On Formulating a Master Plan

February 14, 2012 jwfran09 No Comments

By JOE FRANCISCO
Anyone who frequents ODY has a favorite spot. Look around next time you’re there, then come back and look again. The regulars will be just where you last saw them. The library has been quiet lately (as a library should be), but that will change come midterms time. And then there’s finals, when every last tree house and room will be occupied. Space, in general, is plentiful in the North Country. Library space, not so much.

My daily routine involves several spaces, one of which is ODY. Within the library, I’ve got a few favorite spots. One of them is a table in the far back-right of the main floor, over by University archives and Popular Literature. If you face Herring-Cole, you will be face-to-face with what is often referred to as the ‘Canoe Room.’ It’s a space where students can go to work on group projects without disturbing the rest of the library. Or it used to be. Now there is a key code entry pad with a red light, and a brushed steel plaque declaring it the CENTER FOR TEACHING AND LEARNING.

What is the CENTER FOR TEACHING AND LEARNING? Isn’t our university, by definition, a “center for teaching and learning”? Some research revealed the following: There are no events listed online for the CTL since September 9th, 2011, when the new location for the CENTER was inaugurated. The room is used officially once every other week for seminars. Professors can stop by for an “informal exchange of ideas and expertise.” The sign-up sheet outside of the room (for a formal exchange of expertise) shows that only one professor has requested to use the room in the past week. The room was used almost daily by professors and their classes in what I now refer to as “the open years.” It used to be one of the first choices for students working on group projects. Now, it is locked 24/7, even after faculty go home for the day.

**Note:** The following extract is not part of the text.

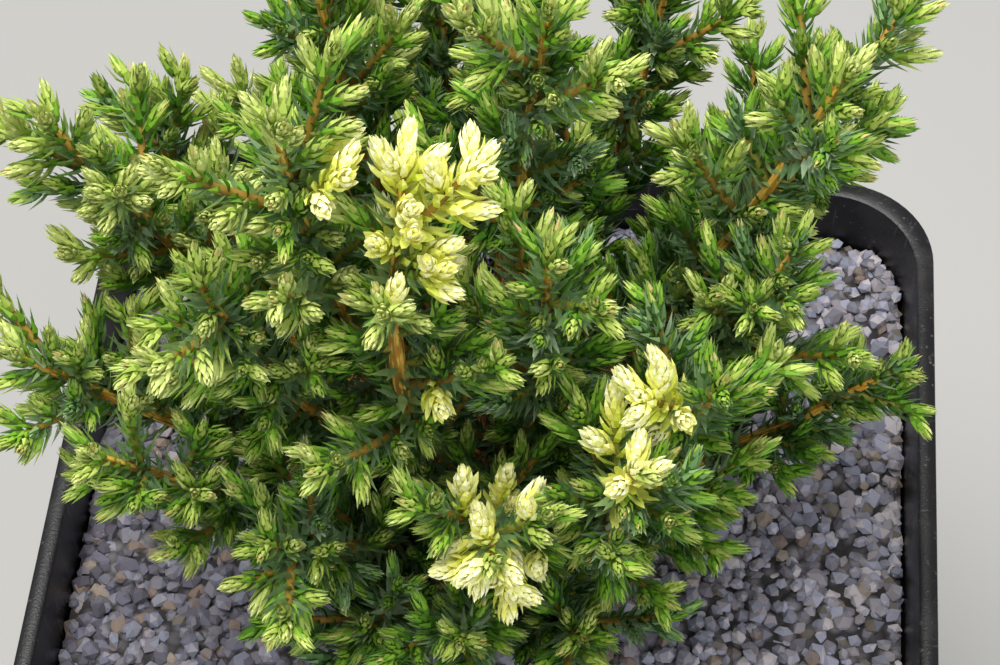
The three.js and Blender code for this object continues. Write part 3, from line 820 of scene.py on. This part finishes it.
def grow_sprigs(spray, crowd, owner, places, lengths, bare):
    """Sprigs set back from a shoot's tip at the golden angle, the nearest in a star round its bud."""
    path, grown = spray.path, []
    seed = path.seed
    for number, (place, length) in enumerate(zip(places, lengths)):
        place *= part_way(SPRIG_SHIFT, chance(seed, 20 + number))
        part = 1 - place / path.length
        if part < LOWEST_SPRIG:
            break
        if bare[0] < part < bare[1]:
            continue
        bends = np.array([chance(seed, 140 + number + k) for k in (0, 50, 90)])
        bend = UP * SPRIG_UPTURN + SPRIG_BEND_VARIATION * (bends - 0.5)
        wander = SPRIG_LEAN_VARIATION * (chance(seed, 60 + number) - 0.5)
        lean = turn(SPRIG_LEAN + min(place, SPRIG_LEAN_LIMIT) * SPRIG_LEAN_PER_MM + wander)
        for attempt in range(TRIES):
            angle = turn(GOLDEN_ANGLE * number + SPRIG_NEXT[0] * attempt + 360 * chance(seed, 13))
            size = length * part_way(SPRIG_SIZE, chance(seed, 100 + number)) * (1 - SPRIG_NEXT[1] * attempt)
            direction = leaning(path, part, angle, lean)
            sprig = Shoot(path.at(part), direction, size, seed * 10 + number, bend)
            points = sprig.at(SPRIG_PROBES)
            if has_room(points, SPRIG_RADIUS, crowd, SPRIG_ROOM, owner):
                crowd.add(points, sprig.seed + 0.5)
                ladder = ladder_at(sprig.at(1), sprig.seed, spray.ladder)
                grown.append(Spray(sprig, spray.exposure, ladder, SPRIG))
                break
    return grown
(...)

This change is part of a larger pattern, though. Due to a greater number of incoming freshmen and “Master Planning,” changes in the way we use space are occurring all around campus; just look behind Whitman. Last year, the CTL occupied a residential building at 62 Park Street. It wasn’t used that often, and administrators thought that it might have something to do with the distance of the building from the center of campus. Now at ODY, it has literally moved across the street, and not much has changed. Faculty attitudes towards the CENTER are lukewarm by most accounts, hardly justifying administrative appropriation of student space.

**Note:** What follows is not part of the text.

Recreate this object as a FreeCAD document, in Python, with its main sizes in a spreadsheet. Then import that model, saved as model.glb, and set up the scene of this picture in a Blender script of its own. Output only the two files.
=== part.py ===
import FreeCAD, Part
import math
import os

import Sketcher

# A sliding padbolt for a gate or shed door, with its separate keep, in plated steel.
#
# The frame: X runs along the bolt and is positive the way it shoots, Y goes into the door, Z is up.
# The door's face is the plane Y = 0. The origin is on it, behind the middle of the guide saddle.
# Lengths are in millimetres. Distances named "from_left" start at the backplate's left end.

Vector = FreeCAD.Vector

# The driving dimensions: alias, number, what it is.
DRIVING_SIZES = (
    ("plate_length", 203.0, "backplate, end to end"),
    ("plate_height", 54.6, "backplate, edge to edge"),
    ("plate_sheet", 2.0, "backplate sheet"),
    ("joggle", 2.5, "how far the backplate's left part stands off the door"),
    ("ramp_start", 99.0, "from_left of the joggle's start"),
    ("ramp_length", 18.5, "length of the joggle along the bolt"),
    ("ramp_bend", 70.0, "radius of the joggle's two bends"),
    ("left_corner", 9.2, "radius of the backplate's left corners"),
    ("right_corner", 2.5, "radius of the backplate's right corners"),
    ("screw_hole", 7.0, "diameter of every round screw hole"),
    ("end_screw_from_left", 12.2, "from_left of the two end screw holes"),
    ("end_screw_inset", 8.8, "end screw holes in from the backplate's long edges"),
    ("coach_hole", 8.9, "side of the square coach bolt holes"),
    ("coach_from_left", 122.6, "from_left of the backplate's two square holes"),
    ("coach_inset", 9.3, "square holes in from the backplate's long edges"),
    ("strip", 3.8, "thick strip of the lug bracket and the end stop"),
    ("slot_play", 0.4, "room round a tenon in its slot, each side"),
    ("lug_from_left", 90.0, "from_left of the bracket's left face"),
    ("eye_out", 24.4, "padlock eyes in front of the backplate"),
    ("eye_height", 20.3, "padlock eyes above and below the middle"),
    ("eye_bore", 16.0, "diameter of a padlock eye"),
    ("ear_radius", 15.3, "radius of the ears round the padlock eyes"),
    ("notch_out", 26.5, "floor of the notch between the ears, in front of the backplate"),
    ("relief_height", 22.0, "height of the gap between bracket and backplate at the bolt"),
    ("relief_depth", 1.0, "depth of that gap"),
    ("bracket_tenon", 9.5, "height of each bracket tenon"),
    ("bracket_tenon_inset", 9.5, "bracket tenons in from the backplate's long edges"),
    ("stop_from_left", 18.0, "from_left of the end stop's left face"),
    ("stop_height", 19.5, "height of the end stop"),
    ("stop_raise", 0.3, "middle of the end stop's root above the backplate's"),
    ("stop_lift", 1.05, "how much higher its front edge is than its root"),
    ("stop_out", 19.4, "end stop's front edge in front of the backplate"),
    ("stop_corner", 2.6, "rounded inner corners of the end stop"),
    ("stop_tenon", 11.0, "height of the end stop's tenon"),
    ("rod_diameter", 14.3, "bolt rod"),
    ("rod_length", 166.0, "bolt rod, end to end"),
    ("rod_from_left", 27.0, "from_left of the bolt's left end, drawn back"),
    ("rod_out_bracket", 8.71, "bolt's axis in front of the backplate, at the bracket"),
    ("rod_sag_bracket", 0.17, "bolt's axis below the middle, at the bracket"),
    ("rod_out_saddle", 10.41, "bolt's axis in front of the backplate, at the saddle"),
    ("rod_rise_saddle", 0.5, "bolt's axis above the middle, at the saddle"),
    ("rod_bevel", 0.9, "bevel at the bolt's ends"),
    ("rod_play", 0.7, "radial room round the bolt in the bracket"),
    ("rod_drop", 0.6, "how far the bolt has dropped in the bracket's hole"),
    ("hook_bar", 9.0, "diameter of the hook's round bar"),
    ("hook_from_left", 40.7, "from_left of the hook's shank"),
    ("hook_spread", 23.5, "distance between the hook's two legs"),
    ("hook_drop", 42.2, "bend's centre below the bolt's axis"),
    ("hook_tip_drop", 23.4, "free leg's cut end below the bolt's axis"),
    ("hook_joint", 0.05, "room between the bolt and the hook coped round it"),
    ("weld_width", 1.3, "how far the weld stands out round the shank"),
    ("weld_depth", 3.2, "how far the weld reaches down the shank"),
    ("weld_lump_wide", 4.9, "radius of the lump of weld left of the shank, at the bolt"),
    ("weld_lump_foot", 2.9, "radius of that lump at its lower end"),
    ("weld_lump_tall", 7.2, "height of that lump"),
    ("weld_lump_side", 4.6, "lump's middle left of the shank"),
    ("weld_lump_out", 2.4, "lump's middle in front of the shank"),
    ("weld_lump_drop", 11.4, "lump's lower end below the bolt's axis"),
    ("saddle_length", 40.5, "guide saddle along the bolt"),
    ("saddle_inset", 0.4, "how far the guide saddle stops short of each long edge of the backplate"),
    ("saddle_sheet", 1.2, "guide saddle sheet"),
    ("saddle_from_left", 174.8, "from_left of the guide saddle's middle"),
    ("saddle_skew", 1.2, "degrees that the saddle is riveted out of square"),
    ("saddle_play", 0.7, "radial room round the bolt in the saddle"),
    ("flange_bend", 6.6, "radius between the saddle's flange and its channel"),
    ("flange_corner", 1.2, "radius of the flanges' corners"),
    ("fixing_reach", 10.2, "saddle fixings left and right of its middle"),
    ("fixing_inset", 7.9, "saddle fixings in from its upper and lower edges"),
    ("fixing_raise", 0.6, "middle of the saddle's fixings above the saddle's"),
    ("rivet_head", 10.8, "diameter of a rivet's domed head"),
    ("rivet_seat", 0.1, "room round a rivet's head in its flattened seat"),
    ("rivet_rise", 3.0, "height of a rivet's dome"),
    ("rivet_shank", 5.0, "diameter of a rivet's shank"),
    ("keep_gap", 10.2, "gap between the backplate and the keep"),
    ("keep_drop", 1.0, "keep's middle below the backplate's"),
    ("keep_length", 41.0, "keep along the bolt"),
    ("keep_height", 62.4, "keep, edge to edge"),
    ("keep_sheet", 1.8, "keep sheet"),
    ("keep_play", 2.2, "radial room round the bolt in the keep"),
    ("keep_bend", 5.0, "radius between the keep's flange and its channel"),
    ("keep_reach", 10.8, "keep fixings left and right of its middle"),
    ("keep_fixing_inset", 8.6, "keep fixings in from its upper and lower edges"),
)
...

We need a plan for University growth. This campus has historically been averse to change. Even the Student Center was controversial when it was instated. The CTL, however, is a subtraction of student space, rather than an addition. This is the kind of partitioning that takes away from the open atmosphere of ODY. A library is not meant to merely disseminate information; it is a meeting space and a place for students to work. In the extreme and unlikely scenario that the University is one day in the [not so distant] future completely partitioned into spaces with super-specific functions, it would no longer be a college; it would be merely a center for teaching and learning. “College is life in the whole, however, as well as study,” as former President Frank Piskor once said. We can have a CENTER FOR TEACHING AND LEARNING, but please, Master Planners, architects of the Temple of Knowledge, don’t turn this university into one.